Pour chacun de ces chantiers, l'État sera aux côtés du prochain président ou de la prochaine présidente de France Télévisions, dans un partenariat renouvelé grâce à l'exercice de simplification et de clarification des missions qu'il a engagé. En identifiant trois missions prioritaires – comprendre, rayonner, participer – et quatre valeurs cardinales – la singularité, l'indépendance, l'exemplarité, l'intérêt général – destinées à guider l'entreprise dans la conduite de son activité, l'État se donne les moyens de simplifier ses attentes à l'égard de France Télévisions. Il évitera les injonctions contradictoires : les missions seront centrées sur un nombre limité – une dizaine environ – d'objectifs clairs et cohérents, en lien avec le calibrage financier. Il simplifiera les modalités d'exercice de la tutelle qui se traduit aujourd'hui par une multiplicité d'objectifs et d'indicateurs peu lisibles. Il réhabilitera le rôle du conseil d'administration et de ses comités spécialisés.

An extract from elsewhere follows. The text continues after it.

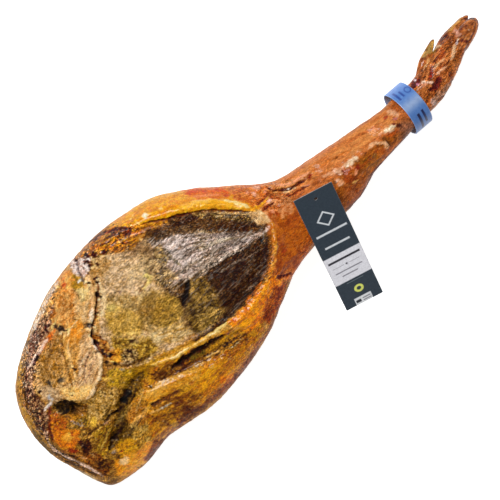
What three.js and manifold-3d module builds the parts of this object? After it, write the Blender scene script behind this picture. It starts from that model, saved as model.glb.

Quant à l'entreprise, elle devra également clarifier sa gouvernance interne. L'État ne sous-estime ni les perturbations que la mise en place de l'entreprise unique a engendrées ni l'investissement considérable de l'opérateur, de ses salariés et de sa direction dans ce projet structurant. Il s'agit cependant de clarifier maintenant les processus de décision et les lignes de responsabilités pour fluidifier le fonctionnement de l'entreprise et améliorer sa réactivité dans un environnement extrêmement changeant.

Nous avons pris nos responsabilités en proposant au Parlement d'augmenter la redevance pour sécuriser le financement et le rendre vraiment indépendant, en supprimant progressivement la subvention budgétaire versée à France Télévisions par l'État. De même, nous prenons nos responsabilités en travaillant à une modernisation de l'assiette de la redevance, comme le Président de la République l'avait annoncé. Mais il est certain que France Télévisions devra poursuivre ses efforts pour que l'entreprise soit plus agile et plus souple.

En définitive, France Télévisions a besoin d'un projet audacieux en prise avec son époque, ce qui implique que l'État et son opérateur assument des choix exigeants afin de moderniser un service public cher au coeur des Françaises et des Français – plusieurs enquêtes l'ont montré.

Parce que la télévision publique est l'affaire de tous, parce qu'elle occupe une part importante de la vie de tous les Français, et qu'elle est susceptible de créer ou de recréer un lien entre eux, un horizon d'avenir commun, notre ambition doit être immense.